***** PROVIDED DATA *****

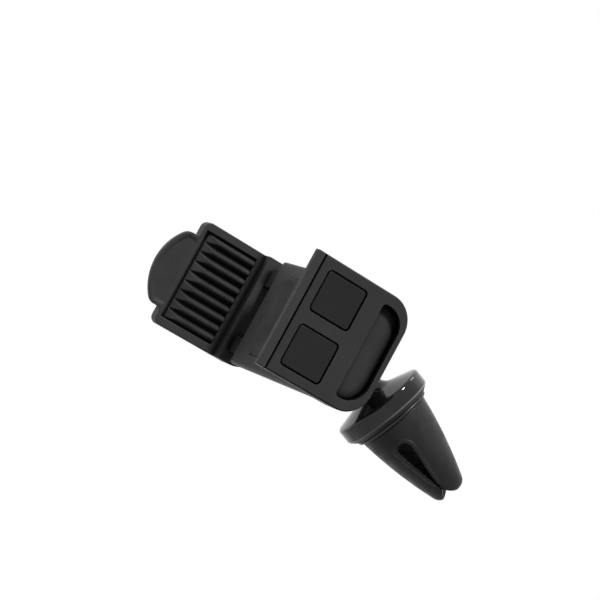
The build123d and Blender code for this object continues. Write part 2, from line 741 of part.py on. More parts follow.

*****
***** PROVIDED DATA *****

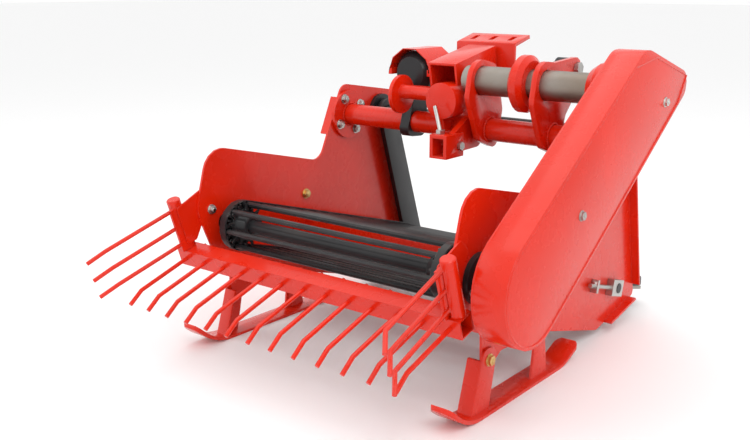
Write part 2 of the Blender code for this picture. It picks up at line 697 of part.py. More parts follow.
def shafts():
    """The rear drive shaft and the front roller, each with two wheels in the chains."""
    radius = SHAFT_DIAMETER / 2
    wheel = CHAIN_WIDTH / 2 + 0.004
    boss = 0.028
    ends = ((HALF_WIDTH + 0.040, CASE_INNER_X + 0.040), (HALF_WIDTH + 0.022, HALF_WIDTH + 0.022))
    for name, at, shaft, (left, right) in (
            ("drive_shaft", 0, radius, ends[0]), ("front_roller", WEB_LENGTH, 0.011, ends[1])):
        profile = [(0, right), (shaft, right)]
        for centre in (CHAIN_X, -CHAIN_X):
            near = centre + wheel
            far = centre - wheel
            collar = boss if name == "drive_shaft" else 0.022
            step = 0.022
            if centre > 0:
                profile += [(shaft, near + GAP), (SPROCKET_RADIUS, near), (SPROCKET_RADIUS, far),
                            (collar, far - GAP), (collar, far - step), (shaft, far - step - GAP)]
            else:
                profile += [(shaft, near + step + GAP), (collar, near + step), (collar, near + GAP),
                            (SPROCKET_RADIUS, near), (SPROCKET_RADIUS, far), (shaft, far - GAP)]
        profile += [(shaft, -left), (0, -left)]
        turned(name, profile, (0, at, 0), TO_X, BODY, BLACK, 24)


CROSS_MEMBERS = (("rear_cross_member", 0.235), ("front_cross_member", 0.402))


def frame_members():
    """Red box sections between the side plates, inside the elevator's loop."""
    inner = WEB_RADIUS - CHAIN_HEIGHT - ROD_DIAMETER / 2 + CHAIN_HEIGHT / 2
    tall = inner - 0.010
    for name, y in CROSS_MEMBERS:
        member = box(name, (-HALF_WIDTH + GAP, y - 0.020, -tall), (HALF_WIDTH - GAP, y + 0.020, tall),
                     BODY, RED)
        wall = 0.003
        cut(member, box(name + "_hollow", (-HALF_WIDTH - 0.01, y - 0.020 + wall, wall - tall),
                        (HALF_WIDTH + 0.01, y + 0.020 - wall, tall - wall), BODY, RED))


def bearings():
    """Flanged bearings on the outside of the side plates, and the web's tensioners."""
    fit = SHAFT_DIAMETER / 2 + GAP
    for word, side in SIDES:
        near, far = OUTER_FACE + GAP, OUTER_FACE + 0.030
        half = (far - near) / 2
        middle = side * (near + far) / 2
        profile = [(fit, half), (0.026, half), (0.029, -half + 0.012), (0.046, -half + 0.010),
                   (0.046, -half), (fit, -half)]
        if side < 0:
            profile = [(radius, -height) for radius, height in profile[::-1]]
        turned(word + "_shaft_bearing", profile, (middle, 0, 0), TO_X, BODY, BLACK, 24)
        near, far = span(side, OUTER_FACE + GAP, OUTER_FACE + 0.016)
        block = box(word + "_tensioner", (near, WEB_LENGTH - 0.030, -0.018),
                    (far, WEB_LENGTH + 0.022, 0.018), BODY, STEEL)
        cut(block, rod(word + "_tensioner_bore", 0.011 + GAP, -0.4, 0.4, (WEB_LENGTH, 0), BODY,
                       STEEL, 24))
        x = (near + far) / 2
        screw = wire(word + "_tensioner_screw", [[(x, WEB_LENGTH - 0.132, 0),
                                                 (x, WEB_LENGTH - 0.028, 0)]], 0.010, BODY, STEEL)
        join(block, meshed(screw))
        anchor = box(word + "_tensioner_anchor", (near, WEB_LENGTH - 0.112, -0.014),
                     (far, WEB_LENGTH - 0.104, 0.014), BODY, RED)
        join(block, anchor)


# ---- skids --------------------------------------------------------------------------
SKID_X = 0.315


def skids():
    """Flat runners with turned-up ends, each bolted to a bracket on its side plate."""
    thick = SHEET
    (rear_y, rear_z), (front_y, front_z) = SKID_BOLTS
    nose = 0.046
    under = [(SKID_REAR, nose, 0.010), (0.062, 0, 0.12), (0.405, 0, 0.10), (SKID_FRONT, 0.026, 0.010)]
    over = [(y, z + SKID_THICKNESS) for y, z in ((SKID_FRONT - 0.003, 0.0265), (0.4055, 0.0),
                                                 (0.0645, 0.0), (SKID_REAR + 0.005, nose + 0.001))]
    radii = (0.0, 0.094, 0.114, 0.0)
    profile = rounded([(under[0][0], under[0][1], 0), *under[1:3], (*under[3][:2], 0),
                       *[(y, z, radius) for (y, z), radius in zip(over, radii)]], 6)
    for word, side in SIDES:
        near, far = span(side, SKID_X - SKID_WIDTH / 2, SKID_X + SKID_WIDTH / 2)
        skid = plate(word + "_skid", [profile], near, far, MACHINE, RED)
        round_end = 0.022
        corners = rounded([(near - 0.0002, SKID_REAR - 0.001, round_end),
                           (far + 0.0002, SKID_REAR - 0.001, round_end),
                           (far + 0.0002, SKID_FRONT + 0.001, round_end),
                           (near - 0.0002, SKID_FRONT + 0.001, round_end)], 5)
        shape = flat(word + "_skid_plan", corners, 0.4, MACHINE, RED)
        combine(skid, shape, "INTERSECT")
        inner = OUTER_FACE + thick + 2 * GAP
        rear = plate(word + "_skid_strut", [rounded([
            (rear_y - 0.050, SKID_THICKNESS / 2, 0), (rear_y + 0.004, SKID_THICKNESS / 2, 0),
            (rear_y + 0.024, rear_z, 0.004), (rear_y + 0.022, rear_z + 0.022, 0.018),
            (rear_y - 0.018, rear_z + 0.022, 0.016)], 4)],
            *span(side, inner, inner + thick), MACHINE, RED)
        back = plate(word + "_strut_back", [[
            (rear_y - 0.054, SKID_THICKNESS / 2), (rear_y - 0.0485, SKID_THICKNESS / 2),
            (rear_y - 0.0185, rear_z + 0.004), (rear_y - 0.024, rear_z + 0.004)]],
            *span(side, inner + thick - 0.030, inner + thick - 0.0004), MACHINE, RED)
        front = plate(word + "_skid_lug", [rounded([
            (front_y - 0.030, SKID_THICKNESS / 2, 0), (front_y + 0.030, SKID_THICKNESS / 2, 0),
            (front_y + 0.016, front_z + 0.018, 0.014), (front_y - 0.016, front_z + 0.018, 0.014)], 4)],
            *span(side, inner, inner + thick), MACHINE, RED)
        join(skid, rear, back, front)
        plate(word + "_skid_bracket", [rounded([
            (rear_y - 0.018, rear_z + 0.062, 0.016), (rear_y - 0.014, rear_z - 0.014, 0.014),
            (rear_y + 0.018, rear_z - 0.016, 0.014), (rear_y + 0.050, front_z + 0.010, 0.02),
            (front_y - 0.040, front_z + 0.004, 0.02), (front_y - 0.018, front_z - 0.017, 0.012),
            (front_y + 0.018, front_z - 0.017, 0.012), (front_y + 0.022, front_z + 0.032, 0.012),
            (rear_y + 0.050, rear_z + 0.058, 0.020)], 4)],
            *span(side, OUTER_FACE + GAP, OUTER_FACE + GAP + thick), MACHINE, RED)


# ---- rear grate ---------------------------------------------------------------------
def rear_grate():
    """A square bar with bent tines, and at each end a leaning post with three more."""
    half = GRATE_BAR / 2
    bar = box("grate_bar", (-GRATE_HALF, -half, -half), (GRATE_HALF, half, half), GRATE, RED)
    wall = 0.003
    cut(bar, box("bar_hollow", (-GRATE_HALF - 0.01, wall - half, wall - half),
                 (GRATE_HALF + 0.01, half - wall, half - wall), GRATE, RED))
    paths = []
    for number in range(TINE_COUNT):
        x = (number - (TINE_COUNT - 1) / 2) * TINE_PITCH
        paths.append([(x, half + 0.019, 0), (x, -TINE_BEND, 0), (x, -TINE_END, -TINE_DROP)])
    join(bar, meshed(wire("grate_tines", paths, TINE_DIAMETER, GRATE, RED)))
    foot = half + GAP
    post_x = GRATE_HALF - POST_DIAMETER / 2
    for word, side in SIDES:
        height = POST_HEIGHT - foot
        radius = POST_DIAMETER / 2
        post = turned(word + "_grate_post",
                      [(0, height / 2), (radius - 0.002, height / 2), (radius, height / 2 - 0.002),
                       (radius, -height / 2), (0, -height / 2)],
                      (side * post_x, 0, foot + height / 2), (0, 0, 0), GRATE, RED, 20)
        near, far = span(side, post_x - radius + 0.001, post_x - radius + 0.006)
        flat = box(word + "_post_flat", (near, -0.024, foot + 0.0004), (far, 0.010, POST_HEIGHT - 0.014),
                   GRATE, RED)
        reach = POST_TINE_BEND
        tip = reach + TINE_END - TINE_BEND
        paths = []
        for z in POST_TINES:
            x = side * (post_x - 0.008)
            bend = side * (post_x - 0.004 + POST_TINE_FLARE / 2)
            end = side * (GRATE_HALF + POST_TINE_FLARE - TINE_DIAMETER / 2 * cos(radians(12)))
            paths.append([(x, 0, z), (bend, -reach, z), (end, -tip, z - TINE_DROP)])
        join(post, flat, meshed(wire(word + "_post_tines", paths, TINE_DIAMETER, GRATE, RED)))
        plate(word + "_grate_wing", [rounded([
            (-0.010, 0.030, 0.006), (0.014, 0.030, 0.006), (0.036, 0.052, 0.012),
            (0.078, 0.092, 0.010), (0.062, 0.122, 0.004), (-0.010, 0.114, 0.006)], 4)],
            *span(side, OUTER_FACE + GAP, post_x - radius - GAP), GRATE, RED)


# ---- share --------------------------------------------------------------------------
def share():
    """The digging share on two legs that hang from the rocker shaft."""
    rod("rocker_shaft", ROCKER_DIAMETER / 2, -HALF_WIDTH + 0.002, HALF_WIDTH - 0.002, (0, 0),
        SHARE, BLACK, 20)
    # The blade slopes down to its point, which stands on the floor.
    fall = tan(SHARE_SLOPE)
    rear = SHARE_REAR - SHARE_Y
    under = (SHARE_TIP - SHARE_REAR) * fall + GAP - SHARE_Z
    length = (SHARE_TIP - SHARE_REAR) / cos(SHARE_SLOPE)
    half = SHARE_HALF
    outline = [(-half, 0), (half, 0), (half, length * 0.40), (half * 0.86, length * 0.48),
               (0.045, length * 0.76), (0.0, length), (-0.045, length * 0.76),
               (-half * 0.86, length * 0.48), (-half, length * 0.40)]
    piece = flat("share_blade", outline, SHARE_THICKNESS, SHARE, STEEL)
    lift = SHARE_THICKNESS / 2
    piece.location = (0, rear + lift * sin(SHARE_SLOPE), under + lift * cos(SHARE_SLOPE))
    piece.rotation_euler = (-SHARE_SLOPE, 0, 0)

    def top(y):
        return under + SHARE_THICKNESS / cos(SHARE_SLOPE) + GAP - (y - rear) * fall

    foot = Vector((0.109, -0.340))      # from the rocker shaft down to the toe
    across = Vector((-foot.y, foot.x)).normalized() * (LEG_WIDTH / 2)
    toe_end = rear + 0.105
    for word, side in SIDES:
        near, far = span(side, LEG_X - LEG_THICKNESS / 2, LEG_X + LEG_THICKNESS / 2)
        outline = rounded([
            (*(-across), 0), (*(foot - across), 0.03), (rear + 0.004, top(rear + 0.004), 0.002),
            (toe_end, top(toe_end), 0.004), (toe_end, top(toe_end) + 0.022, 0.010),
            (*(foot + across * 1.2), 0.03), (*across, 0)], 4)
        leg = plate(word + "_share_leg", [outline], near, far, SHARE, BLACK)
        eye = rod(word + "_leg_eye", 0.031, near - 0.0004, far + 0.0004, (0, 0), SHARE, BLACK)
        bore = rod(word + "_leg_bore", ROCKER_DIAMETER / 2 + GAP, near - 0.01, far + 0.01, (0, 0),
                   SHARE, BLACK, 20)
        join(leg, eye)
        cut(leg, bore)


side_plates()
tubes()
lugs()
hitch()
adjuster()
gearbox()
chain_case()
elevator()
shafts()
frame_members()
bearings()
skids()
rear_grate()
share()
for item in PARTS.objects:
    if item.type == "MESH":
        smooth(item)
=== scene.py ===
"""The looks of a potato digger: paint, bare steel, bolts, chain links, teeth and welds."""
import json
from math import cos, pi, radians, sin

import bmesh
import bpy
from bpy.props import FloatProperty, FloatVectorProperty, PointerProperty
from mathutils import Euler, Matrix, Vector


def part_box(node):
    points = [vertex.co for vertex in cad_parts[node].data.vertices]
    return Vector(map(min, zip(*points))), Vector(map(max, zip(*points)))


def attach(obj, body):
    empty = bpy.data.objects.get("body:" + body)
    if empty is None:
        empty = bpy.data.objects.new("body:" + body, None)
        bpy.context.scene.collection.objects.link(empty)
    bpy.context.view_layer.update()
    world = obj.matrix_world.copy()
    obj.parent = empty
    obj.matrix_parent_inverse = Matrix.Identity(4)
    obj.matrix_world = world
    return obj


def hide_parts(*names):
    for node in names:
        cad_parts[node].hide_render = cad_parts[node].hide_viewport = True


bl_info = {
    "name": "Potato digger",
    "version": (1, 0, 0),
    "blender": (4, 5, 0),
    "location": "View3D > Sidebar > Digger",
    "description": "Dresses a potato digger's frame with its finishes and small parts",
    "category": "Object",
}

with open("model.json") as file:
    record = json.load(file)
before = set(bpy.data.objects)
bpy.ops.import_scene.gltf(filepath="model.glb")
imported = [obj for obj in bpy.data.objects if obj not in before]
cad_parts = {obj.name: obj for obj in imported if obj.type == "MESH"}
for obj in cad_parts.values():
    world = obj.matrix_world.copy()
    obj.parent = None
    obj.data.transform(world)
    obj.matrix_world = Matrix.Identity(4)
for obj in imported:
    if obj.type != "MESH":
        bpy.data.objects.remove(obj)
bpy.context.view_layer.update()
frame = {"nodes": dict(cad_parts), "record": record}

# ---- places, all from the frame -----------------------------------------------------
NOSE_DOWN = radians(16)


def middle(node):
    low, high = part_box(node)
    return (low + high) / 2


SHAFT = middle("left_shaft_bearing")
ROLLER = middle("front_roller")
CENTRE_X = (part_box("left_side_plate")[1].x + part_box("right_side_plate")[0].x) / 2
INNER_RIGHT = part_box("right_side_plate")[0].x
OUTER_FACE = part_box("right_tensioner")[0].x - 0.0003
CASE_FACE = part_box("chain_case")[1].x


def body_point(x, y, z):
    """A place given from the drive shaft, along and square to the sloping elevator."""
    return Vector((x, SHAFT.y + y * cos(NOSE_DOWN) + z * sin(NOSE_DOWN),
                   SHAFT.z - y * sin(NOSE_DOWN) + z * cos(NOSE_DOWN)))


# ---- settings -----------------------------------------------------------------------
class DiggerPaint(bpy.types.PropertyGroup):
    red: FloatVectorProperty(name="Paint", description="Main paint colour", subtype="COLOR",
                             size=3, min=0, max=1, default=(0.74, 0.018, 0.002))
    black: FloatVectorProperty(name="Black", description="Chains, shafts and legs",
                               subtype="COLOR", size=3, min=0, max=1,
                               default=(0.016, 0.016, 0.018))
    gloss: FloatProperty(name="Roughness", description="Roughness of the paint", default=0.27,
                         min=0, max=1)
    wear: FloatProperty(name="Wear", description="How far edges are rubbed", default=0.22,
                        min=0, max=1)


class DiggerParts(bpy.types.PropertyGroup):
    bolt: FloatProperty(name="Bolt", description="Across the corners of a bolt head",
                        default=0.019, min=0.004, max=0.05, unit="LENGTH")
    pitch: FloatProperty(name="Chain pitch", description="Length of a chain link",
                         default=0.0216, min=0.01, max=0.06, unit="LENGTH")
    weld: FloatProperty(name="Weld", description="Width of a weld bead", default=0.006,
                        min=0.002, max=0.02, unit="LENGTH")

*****

**WHAT THE TASK REQUIRES:**
Return the exact lines from the line with "side_plates()" to the line with "obj.matrix_world = world", inclusive of both, with nothing added.

**EXERCISE SOLUTION:**
side_plates()
tubes()
lugs()
hitch()
adjuster()
gearbox()
chain_case()
elevator()
shafts()
frame_members()
bearings()
skids()
rear_grate()
share()
for item in PARTS.objects:
    if item.type == "MESH":
        smooth(item)
=== scene.py ===
"""The looks of a potato digger: paint, bare steel, bolts, chain links, teeth and welds."""
import json
from math import cos, pi, radians, sin

import bmesh
import bpy
from bpy.props import FloatProperty, FloatVectorProperty, PointerProperty
from mathutils import Euler, Matrix, Vector


def part_box(node):
    points = [vertex.co for vertex in cad_parts[node].data.vertices]
    return Vector(map(min, zip(*points))), Vector(map(max, zip(*points)))


def attach(obj, body):
    empty = bpy.data.objects.get("body:" + body)
    if empty is None:
        empty = bpy.data.objects.new("body:" + body, None)
        bpy.context.scene.collection.objects.link(empty)
    bpy.context.view_layer.update()
    world = obj.matrix_world.copy()
    obj.parent = empty
    obj.matrix_parent_inverse = Matrix.Identity(4)
    obj.matrix_world = world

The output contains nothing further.